Humans have a remarkable ability to subvert any nice rule. The same book to preach for peace can be used to preach for annihilation and so on.
It is true in corporate life as well. This article is about a rule that sounds nice but can be abused to achieve something more sinister.
try {
Get stuff done, otherwise... }
The positive reading of the saying getting stuff done is that the employees are encouraged to
- find new, innovative ways to get around problems
- go at great lengths to help the customer
However the negative reading is this:
"Stop complaining about ineffective tooling, messy processes, buggy internal apps, corners being cut for short term gratification! Get that s### done!"
For a quick example, if you tell engineers that they can make design decisions
you can later use it to offload half of the design work to them and expect them not to complain.
The same is true for the codebase or the infrastructure; putting up with bad tooling might double engineering efforts - you can be your own devops engineer, yay!
The heroes of "getting stuff done" might actually counterintuitively contribute to a slow and agonizing death of engineering efforts...
Since they just shut up about that
- dev environment that was a house of cards
- tool that always requires 2 other engineers to start up
- ball of mess that adds 2 days to any feature being made...

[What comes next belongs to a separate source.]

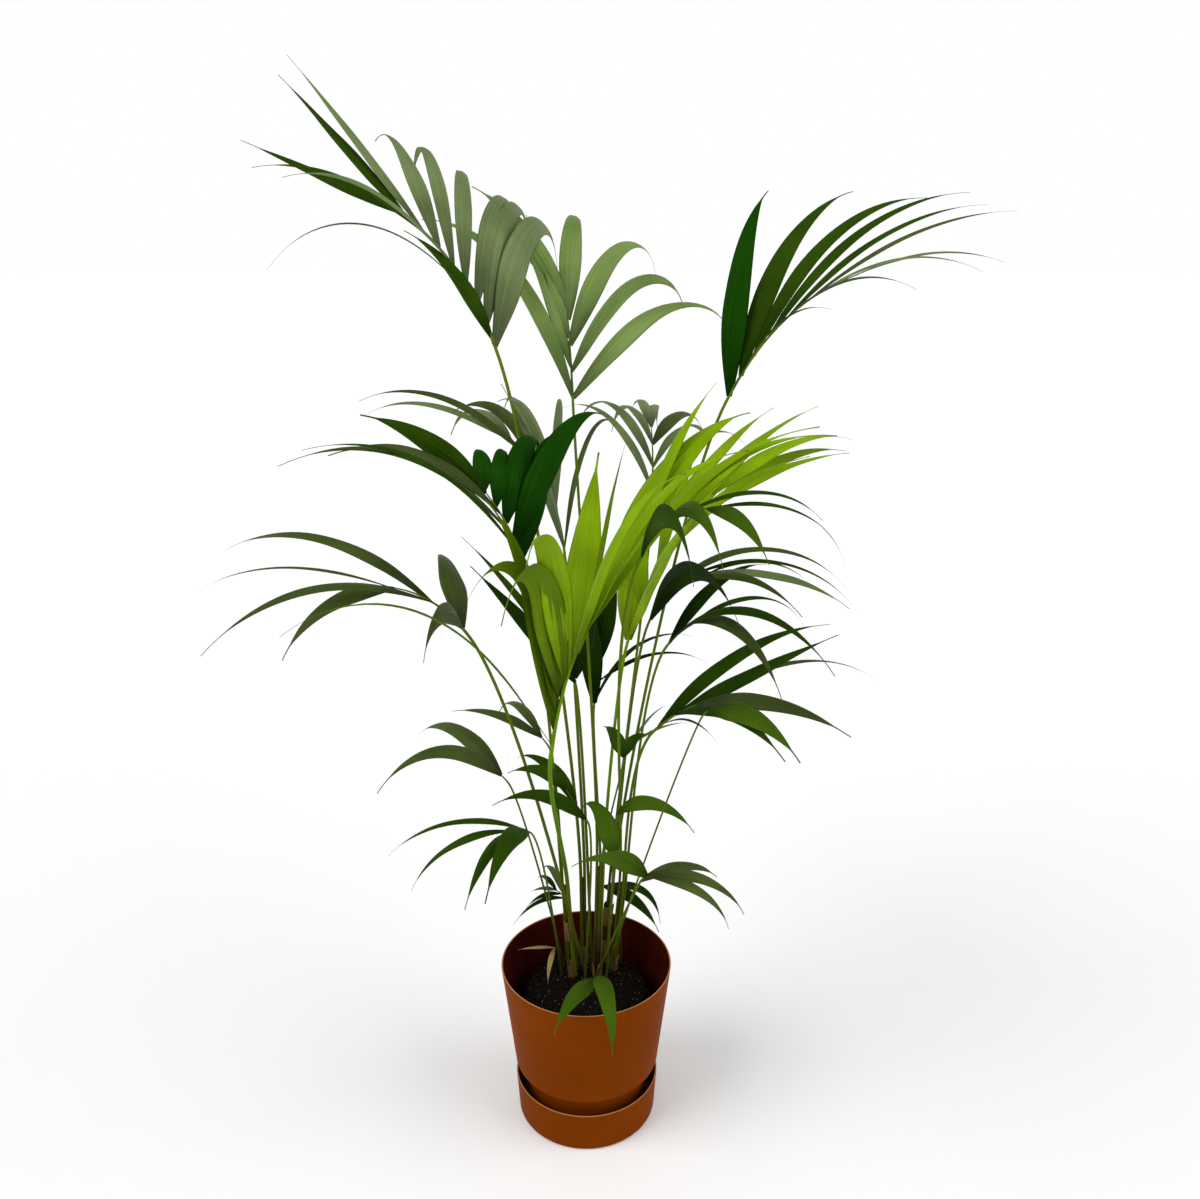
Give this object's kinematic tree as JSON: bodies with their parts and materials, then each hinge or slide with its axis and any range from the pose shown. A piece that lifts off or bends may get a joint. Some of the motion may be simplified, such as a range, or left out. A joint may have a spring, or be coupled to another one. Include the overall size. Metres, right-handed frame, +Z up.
{
  "type": "potted kentia palm",
  "caption": "Clump of kentia palm with arching feather fronds on slender green petioles, in a tapered round plastic pot that stands on its saucer above a shadow gap.",
  "frame": {"origin": "middle of the saucer's flat underside, on the ground", "axes": "+Z up, +X to the right and +Y to the back of the side that is seen first"},
  "size_m": [0.9419, 0.8673, 1.4297],
  "materials": {
    "pot": "satin moulded plastic, rust brown",
    "soil": "moist crumbly potting soil",
    "stem": "satin, sheathed in old leaf bases",
    "petiole": "satin green",
    "leaf_mature": "satin leaf, ribbed along its length",
    "leaf_young": "glossy young leaf, ribbed along its length",
    "leaf_withered": "dry and matt"
  },
  "bodies": {
    "root": {"pot_body": "pot", "pot_saucer": "pot", "root_ball": "soil", "stem_a": "stem", "stem_b": "stem", "stem_c": "stem", "stem_d": "stem", "stem_e": "stem", "petiole_top_left": "petiole", "petiole_top_centre": "petiole", "petiole_top_right": "petiole", "petiole_mid_left": "petiole", "petiole_back_left": "petiole", "petiole_back_centre": "petiole", "petiole_young_centre": "petiole", "petiole_young_right": "petiole", "petiole_left_low": "petiole", "petiole_right_upper": "petiole", "petiole_right_mid": "petiole", "petiole_right_low": "petiole", "petiole_right_front": "petiole", "petiole_back_dark": "petiole", "petiole_back_dark_left": "petiole", "frond_top_left": "leaf_mature", "frond_top_centre": "leaf_mature", "frond_top_right": "leaf_mature", "frond_mid_left": "leaf_mature", "frond_back_left": "leaf_mature", "frond_back_centre": "leaf_mature", "frond_young_centre": "leaf_young", "frond_young_right": "leaf_young", "frond_left_low": "leaf_mature", "frond_right_upper": "leaf_mature", "frond_right_mid": "leaf_mature", "frond_right_low": "leaf_mature", "frond_right_front": "leaf_mature", "frond_back_dark": "leaf_mature", "frond_back_dark_left": "leaf_mature", "leaf_right_stalk": "leaf_mature", "leaf_low_left": "leaf_mature", "leaf_low_left_front": "leaf_mature", "leaf_left_behind": "leaf_mature", "leaf_left_inner": "leaf_mature", "leaf_right_inner": "leaf_mature", "leaf_front_right": "leaf_mature", "leaf_right_back_low": "leaf_mature", "leaf_front_small": "leaf_mature", "leaf_left_small": "leaf_mature", "leaf_upright_small": "leaf_mature", "leaf_right_grey": "leaf_mature", "withered_leaf": "leaf_withered"}
  },
  "joints": []
}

Instead of loudly asking for time for a much-needed refactor - which is a totally normal side effect of iterative software development.
But there is more to this. There is something very familiar about "stopping complaining and getting stuff done"... Oh yeah! I remember!
"Stop crying and man up!"
We see the effect of this great advice in the male suicide epidemic. Also having these company mottos inherently have some connection to toxic positivity.
Stop the negativity Eastern European angry developer! Only Positive Vibes at the meetings! 😜
/nervous chuckle/
catch {
How to fix it humanely }
First of all try not sound like a B-grade life coach just coming back from Bali. If you wish to have company-mottos test them out on your friend's mom or on similar other neutral-positive observer. If she says "you sound a lot like a cult" then maybe you should rephrase them until you sound like how normal people speak.
Second is that company leadership from the team leads to C-level executives must always listen to complaints coming from below. It can be simple noise or they can point to some hidden internal problem. Punishing (🤫) or silencing (🤐) these will only result in people who care just to leave the company when they have the right chance.
Most of us who have well-paid, respectable jobs already care enough not to just f### around until work is over.
// comment:
I am not saying here there are no personalities that are very pessimistic or negative, but I do think these people are very rare and it's better to be reactive about and not proactive, i.e. discouraging people to voice their dissent.
And third, complaining might be cultural. I live in Hungary, for many of us complaining about something when your friend asks "How are you doing?" is not rude but a conversation starter.
This means that it's never a bad idea to invest in getting to know more about the cultures and the countries your company has employees from. 😉
finally { }
It's great to encourage people to help customers and go at great lengths to find solutions for real problems. However it's better to reward and motivate creativity than to punish the sensitive.